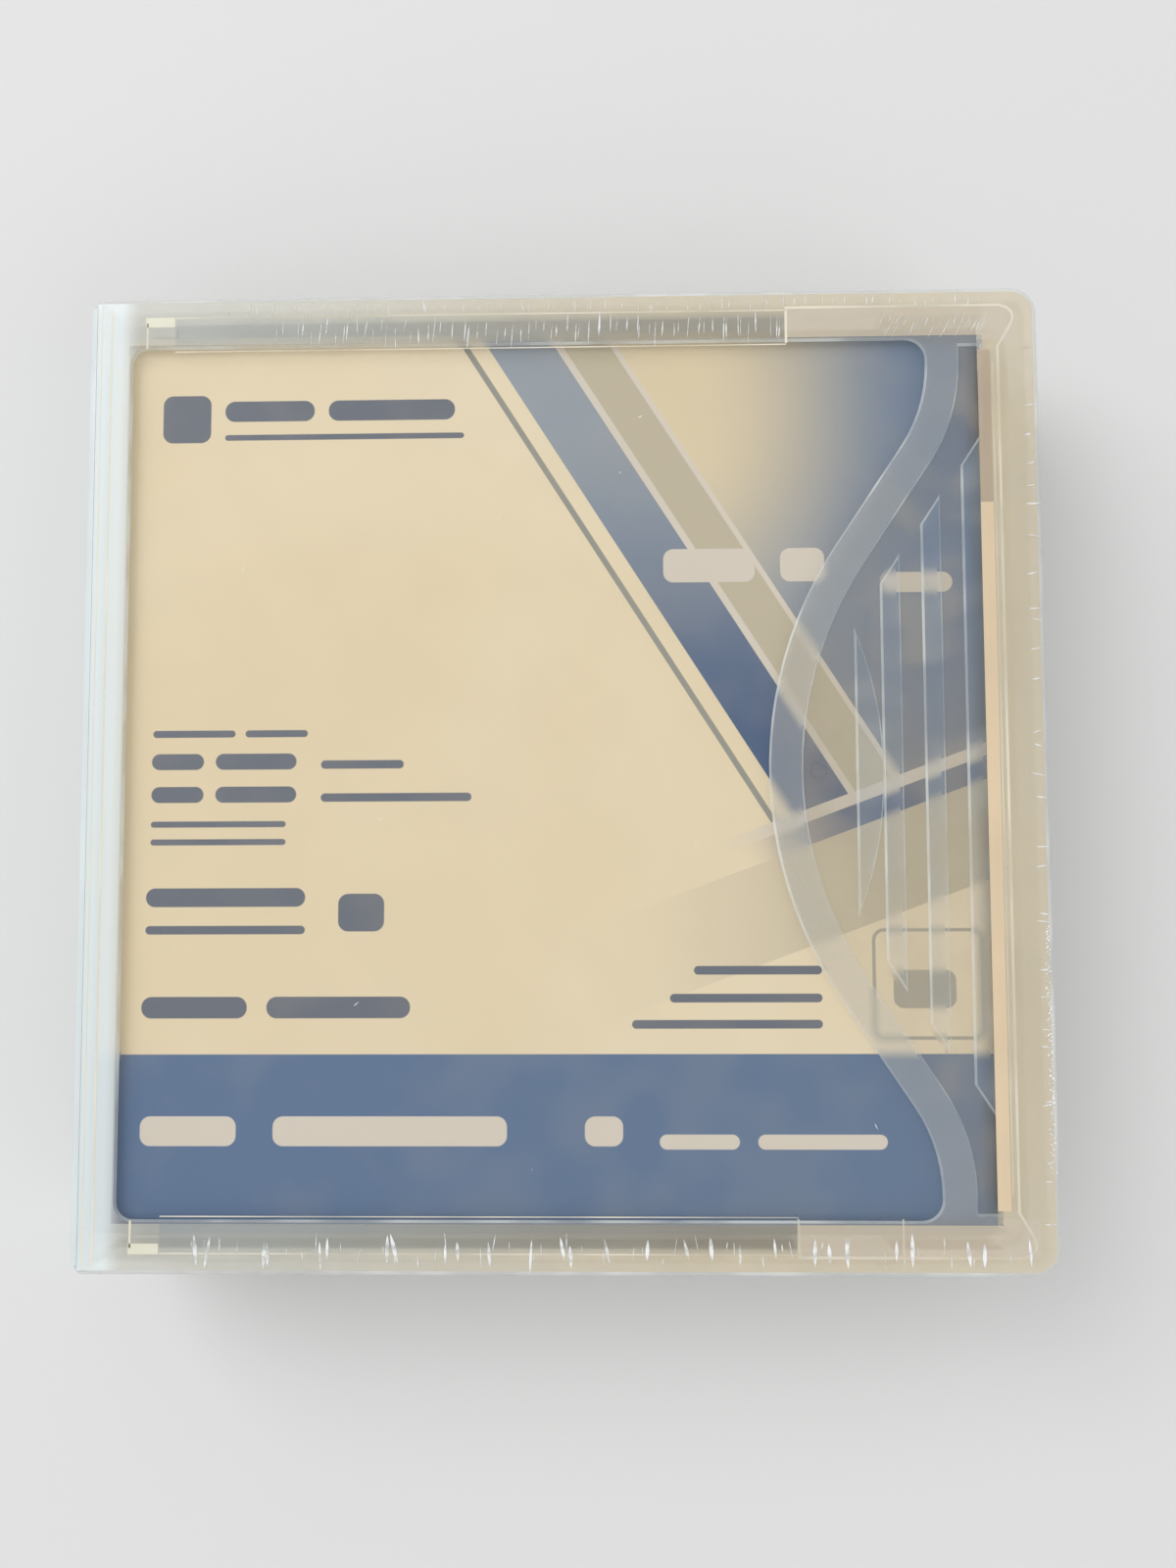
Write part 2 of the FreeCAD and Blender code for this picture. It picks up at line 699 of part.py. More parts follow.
def make_label_sheet():
    body = new_body("label_sheet")
    x0, x1 = f"{CART_LEFT} + card_inset", f"{CART_RIGHT} + card_overhang"
    y0, y1 = f"-{CART_SIDE} + card_front", f"-{CART_SIDE} + card_front + card_length"
    block(body, "card", x0, x1, y0, y1, CART_TOP, f"{CART_TOP} + card_thickness")
    round_uprights(body, "card_corners", [(x0, y0), (x1, y0), (x1, y1), (x0, y1)], "card_corner")
    node("label_sheet", body)


# the cartridge -----------------------------------------------------------------------------

def shell_screw_places():
    """The four corners of the cartridge where screws join its halves."""
    return [(f"{CART_X} + {sx} * screw_x", f"{sy} * screw_y") for sx in (-1, 1) for sy in (-1, 1)]


def corner_posts():
    """Outlines of the posts round the screws, each run into the wall beside it."""
    posts = []
    for sx in (-1, 1):
        for sy in (-1, 1):
            x0 = f"{CART_X} + {sx} * screw_x - post_margin"
            x1 = f"{CART_X} + {sx} * screw_x + post_margin"
            inner_y = f"{sy} * (screw_y - post_margin)"
            posts.append(rectangle(x0, x1, inner_y, f"{sy} * ({CART_SIDE} - cart_wall / 2)"))
    return posts


def shell_walls(body, z0, z1, outer, cavity):
    """Half of the cartridge shell: a rounded block with a cavity behind its outer face."""
    block(body, "shell", CART_LEFT, CART_RIGHT, f"-{CART_SIDE}", CART_SIDE, z0, z1)
    corners = [(x, y) for x in (CART_LEFT, CART_RIGHT) for y in (f"-{CART_SIDE}", CART_SIDE)]
    round_uprights(body, "shell_corners", corners, "cart_corner")
    bevel_edges(body, "shell_edge", level_edges(body.Shape, number(outer)), "cart_edge")
    cut_block(body, "cavity", f"{CART_LEFT} + cart_wall", f"{CART_RIGHT} - cart_wall",
              f"-{CART_SIDE} + cart_wall", f"{CART_SIDE} - cart_wall", *cavity)


def shell_sides(body, z0, z1):
    """What both halves have in their sides between two heights: door opening, grips, label."""
    low = f"max({z0}; {CART_LOW} + door_sill)"
    high = f"min({z1}; {CART_TOP} - door_sill)"
    cut_block(body, "door_opening", f"{CART_RIGHT} - 2 * cart_wall", f"{CART_RIGHT} + cart_wall",
              DOOR_BACK, DOOR_FRONT, low, high)
    low = f"max({z0}; {CART_MID} - label_height / 2)"
    high = f"min({z1}; {CART_MID} + label_height / 2)"
    cut_block(body, "label_recess", f"{CART_X} - label_width / 2", f"{CART_X} + label_width / 2",
              f"-{CART_SIDE} - cart_wall", f"-{CART_SIDE} + label_recess", low, high)
    low = f"max({z0}; {CART_MID} - grip_height / 2)"
    high = f"min({z1}; {CART_MID} + grip_height / 2)"
    grooves = []
    for index in range(int(SIZES["grip_count"])):
        y0 = f"-{CART_SIDE} + 3 * cart_corner + {index} * grip_pitch"
        y1 = f"{y0} + grip_width"
        grooves.append(rectangle(f"{CART_LEFT} - cart_wall", f"{CART_LEFT} + grip_depth", y0, y1))
        grooves.append(rectangle(f"{CART_RIGHT} - grip_depth", f"{CART_RIGHT} + cart_wall", y0, y1))
    profile = draw(body, "grip_outlines", "XY_Plane", low, grooves)
    pocket(body, "grips", profile, f"({high}) - ({low})", Reversed=True)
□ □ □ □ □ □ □
Copy all of the data exactly.

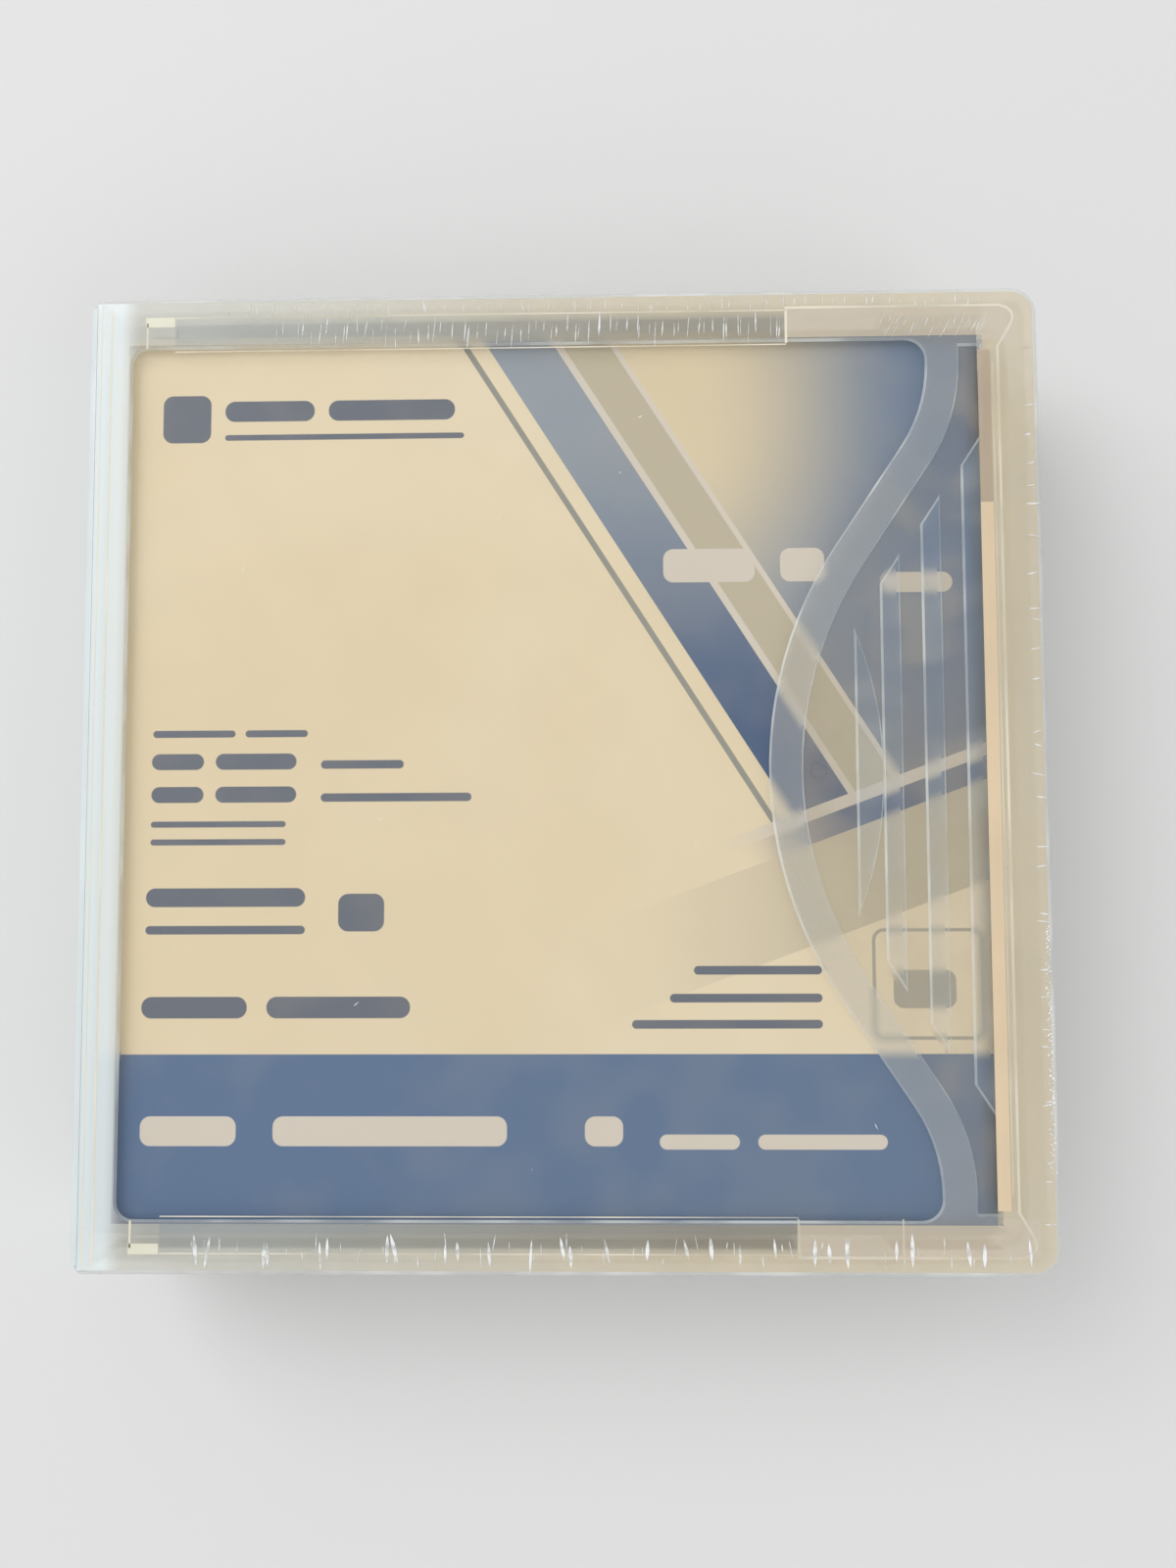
Write part 2 of the FreeCAD and Blender code for this picture. It picks up at line 699 of part.py. More parts follow.
def make_label_sheet():
    body = new_body("label_sheet")
    x0, x1 = f"{CART_LEFT} + card_inset", f"{CART_RIGHT} + card_overhang"
    y0, y1 = f"-{CART_SIDE} + card_front", f"-{CART_SIDE} + card_front + card_length"
    block(body, "card", x0, x1, y0, y1, CART_TOP, f"{CART_TOP} + card_thickness")
    round_uprights(body, "card_corners", [(x0, y0), (x1, y0), (x1, y1), (x0, y1)], "card_corner")
    node("label_sheet", body)


# the cartridge -----------------------------------------------------------------------------

def shell_screw_places():
    """The four corners of the cartridge where screws join its halves."""
    return [(f"{CART_X} + {sx} * screw_x", f"{sy} * screw_y") for sx in (-1, 1) for sy in (-1, 1)]


def corner_posts():
    """Outlines of the posts round the screws, each run into the wall beside it."""
    posts = []
    for sx in (-1, 1):
        for sy in (-1, 1):
            x0 = f"{CART_X} + {sx} * screw_x - post_margin"
            x1 = f"{CART_X} + {sx} * screw_x + post_margin"
            inner_y = f"{sy} * (screw_y - post_margin)"
            posts.append(rectangle(x0, x1, inner_y, f"{sy} * ({CART_SIDE} - cart_wall / 2)"))
    return posts


def shell_walls(body, z0, z1, outer, cavity):
    """Half of the cartridge shell: a rounded block with a cavity behind its outer face."""
    block(body, "shell", CART_LEFT, CART_RIGHT, f"-{CART_SIDE}", CART_SIDE, z0, z1)
    corners = [(x, y) for x in (CART_LEFT, CART_RIGHT) for y in (f"-{CART_SIDE}", CART_SIDE)]
    round_uprights(body, "shell_corners", corners, "cart_corner")
    bevel_edges(body, "shell_edge", level_edges(body.Shape, number(outer)), "cart_edge")
    cut_block(body, "cavity", f"{CART_LEFT} + cart_wall", f"{CART_RIGHT} - cart_wall",
              f"-{CART_SIDE} + cart_wall", f"{CART_SIDE} - cart_wall", *cavity)


def shell_sides(body, z0, z1):
    """What both halves have in their sides between two heights: door opening, grips, label."""
    low = f"max({z0}; {CART_LOW} + door_sill)"
    high = f"min({z1}; {CART_TOP} - door_sill)"
    cut_block(body, "door_opening", f"{CART_RIGHT} - 2 * cart_wall", f"{CART_RIGHT} + cart_wall",
              DOOR_BACK, DOOR_FRONT, low, high)
    low = f"max({z0}; {CART_MID} - label_height / 2)"
    high = f"min({z1}; {CART_MID} + label_height / 2)"
    cut_block(body, "label_recess", f"{CART_X} - label_width / 2", f"{CART_X} + label_width / 2",
              f"-{CART_SIDE} - cart_wall", f"-{CART_SIDE} + label_recess", low, high)
    low = f"max({z0}; {CART_MID} - grip_height / 2)"
    high = f"min({z1}; {CART_MID} + grip_height / 2)"
    grooves = []
    for index in range(int(SIZES["grip_count"])):
        y0 = f"-{CART_SIDE} + 3 * cart_corner + {index} * grip_pitch"
        y1 = f"{y0} + grip_width"
        grooves.append(rectangle(f"{CART_LEFT} - cart_wall", f"{CART_LEFT} + grip_depth", y0, y1))
        grooves.append(rectangle(f"{CART_RIGHT} - grip_depth", f"{CART_RIGHT} + cart_wall", y0, y1))
    profile = draw(body, "grip_outlines", "XY_Plane", low, grooves)
    pocket(body, "grips", profile, f"({high}) - ({low})", Reversed=True)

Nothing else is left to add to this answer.